Até a década de 1980, mal se ouvia falar de militares, ainda que na reserva, endossando candidatos políticos. Em 2016, as convenções da campanha presidencial engajaram militares para apoiar Hillary Clinton e Donald Trump.
O principal trunfo militar de Trump, o general da reserva hoje em desgraça Michael Flynn, durou 24 dias como assessor de segurança nacional, antes de cair pelo crime de mentir para o FBI sobre suas tratativas com a Rússia, país adversário dos EUA.

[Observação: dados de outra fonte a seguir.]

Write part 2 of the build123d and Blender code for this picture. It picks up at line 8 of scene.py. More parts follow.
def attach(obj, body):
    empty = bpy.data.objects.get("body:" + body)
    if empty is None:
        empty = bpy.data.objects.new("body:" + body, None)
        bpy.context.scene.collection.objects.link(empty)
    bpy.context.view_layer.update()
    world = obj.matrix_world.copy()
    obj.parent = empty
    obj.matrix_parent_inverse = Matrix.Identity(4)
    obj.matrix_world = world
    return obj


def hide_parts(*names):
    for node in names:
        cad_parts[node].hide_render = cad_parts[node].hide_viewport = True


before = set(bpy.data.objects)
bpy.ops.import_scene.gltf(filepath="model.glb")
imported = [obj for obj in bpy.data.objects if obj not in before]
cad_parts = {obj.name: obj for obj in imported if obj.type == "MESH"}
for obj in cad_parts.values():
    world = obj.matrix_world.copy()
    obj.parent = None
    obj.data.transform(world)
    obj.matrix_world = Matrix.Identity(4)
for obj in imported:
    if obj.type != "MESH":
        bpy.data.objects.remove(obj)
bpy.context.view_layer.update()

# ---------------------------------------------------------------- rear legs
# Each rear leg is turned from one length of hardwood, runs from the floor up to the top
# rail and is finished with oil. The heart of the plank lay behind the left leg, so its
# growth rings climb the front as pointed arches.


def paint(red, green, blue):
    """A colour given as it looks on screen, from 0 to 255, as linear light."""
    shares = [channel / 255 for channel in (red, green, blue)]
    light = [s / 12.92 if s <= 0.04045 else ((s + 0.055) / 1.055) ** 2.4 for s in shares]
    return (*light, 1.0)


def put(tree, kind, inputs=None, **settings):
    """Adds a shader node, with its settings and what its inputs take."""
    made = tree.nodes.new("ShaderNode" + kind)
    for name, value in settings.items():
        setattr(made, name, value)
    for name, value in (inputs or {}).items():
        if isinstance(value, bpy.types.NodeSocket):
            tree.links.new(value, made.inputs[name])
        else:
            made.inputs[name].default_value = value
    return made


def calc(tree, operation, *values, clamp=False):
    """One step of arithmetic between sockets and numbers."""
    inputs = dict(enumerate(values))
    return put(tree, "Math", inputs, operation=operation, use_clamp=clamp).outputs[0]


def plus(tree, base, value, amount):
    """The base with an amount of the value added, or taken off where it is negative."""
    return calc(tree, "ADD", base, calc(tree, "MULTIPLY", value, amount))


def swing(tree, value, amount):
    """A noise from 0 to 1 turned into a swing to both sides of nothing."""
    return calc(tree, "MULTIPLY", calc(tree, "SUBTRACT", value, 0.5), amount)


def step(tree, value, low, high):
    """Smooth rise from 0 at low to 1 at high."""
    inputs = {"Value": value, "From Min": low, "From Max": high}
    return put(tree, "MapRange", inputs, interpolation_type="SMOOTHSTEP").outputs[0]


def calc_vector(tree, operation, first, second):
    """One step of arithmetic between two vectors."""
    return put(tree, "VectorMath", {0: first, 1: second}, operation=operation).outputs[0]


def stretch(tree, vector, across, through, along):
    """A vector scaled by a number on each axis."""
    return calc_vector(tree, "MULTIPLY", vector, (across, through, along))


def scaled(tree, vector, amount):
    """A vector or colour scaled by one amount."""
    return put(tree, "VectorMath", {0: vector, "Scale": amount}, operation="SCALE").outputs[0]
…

Richard Kohn acredita que o momento de maior tensão nas últimas décadas aconteceu quando o recém-eleito democrata Bill Clinton anunciou, antes de tomar posse em 1993 e assumir o posto de comandante-chefe, que autoidentificados gays iam servir nas Forças Armadas. Não era uma questão de ir contra uma cultura homofóbica, diz o historiador.
Ele critica comandantes militares da década de 1990 por não entenderem que as tropas, na maioria, não alimentavam preconceito contra gays na Força. Acha que Bill Clinton era ignorante sobre a cadeia de comando e culpa o general Colin Powell, Chefe do Estado Maior Conjunto do então presidente George Bush pai, por não ter aconselhado Clinton no período de transição entre a eleição e a posse.

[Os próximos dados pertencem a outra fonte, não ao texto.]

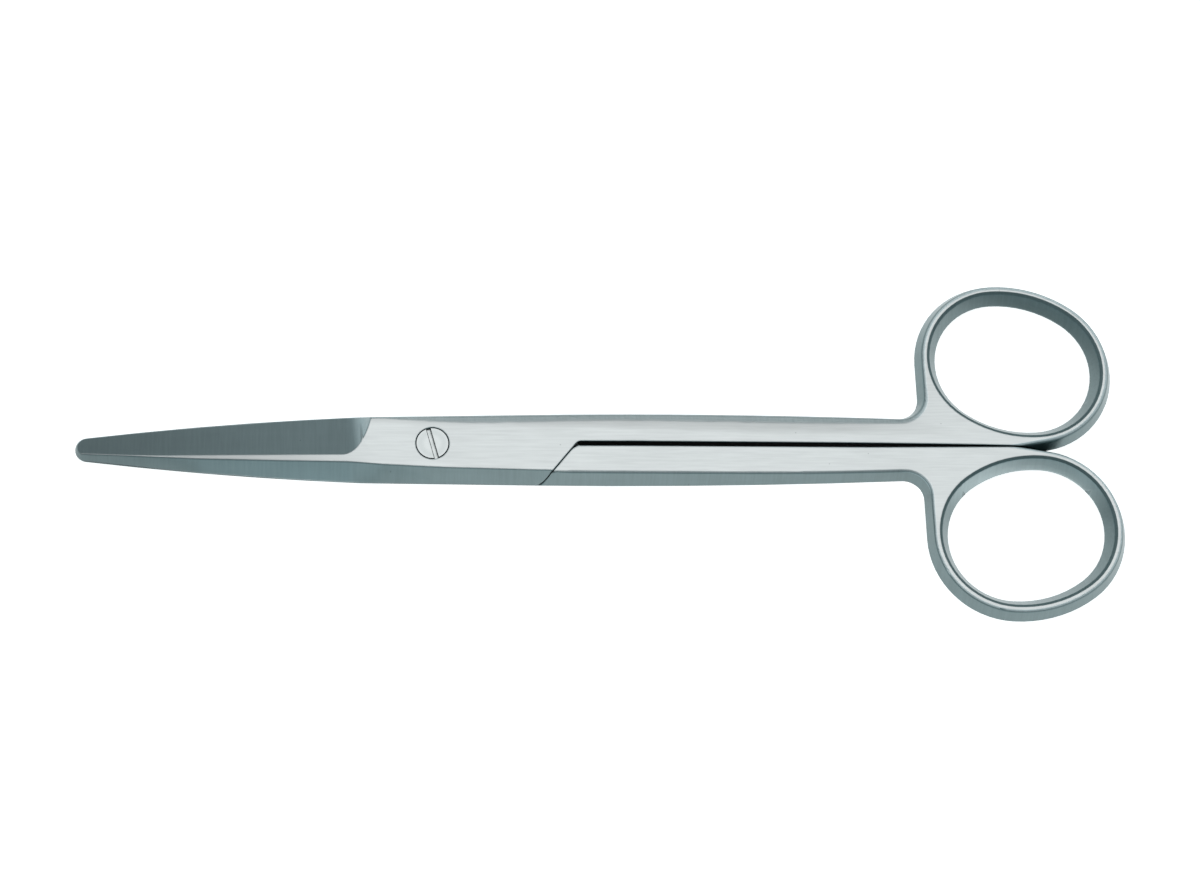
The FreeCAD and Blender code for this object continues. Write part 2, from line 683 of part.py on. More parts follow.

Em seguida, Powell lançou uma campanha apócrifa contra a integração de gays, que resultou no enfraquecimento político de Clinton na proposta conhecida como "não pergunte e não conte", para que gays servissem sem se identificar como gays.
O candidato democrata Joe Biden sugeriu na quinta-feira que Trump ia tentar roubar a eleição de novembro. Ao ser perguntado se, a exemplo de 1974, os militares discutem a cadeia de comando sob um presidente tão instável, Richard Kohn diz ter certeza. "Desde o começo desse governo, eles conversam sobre cenários incomuns," diz Kohn.
Mas lembra também que, ao meio dia de 20 de janeiro de 2021, se o perdedor da eleição presidencial estiver morando na Casa Branca, deve ser discretamente escoltado pelo Serviço Secreto para um helicóptero. E não terá qualquer poder constitucional, seja de apertar o botão nuclear ou pedir mais um hambúrguer.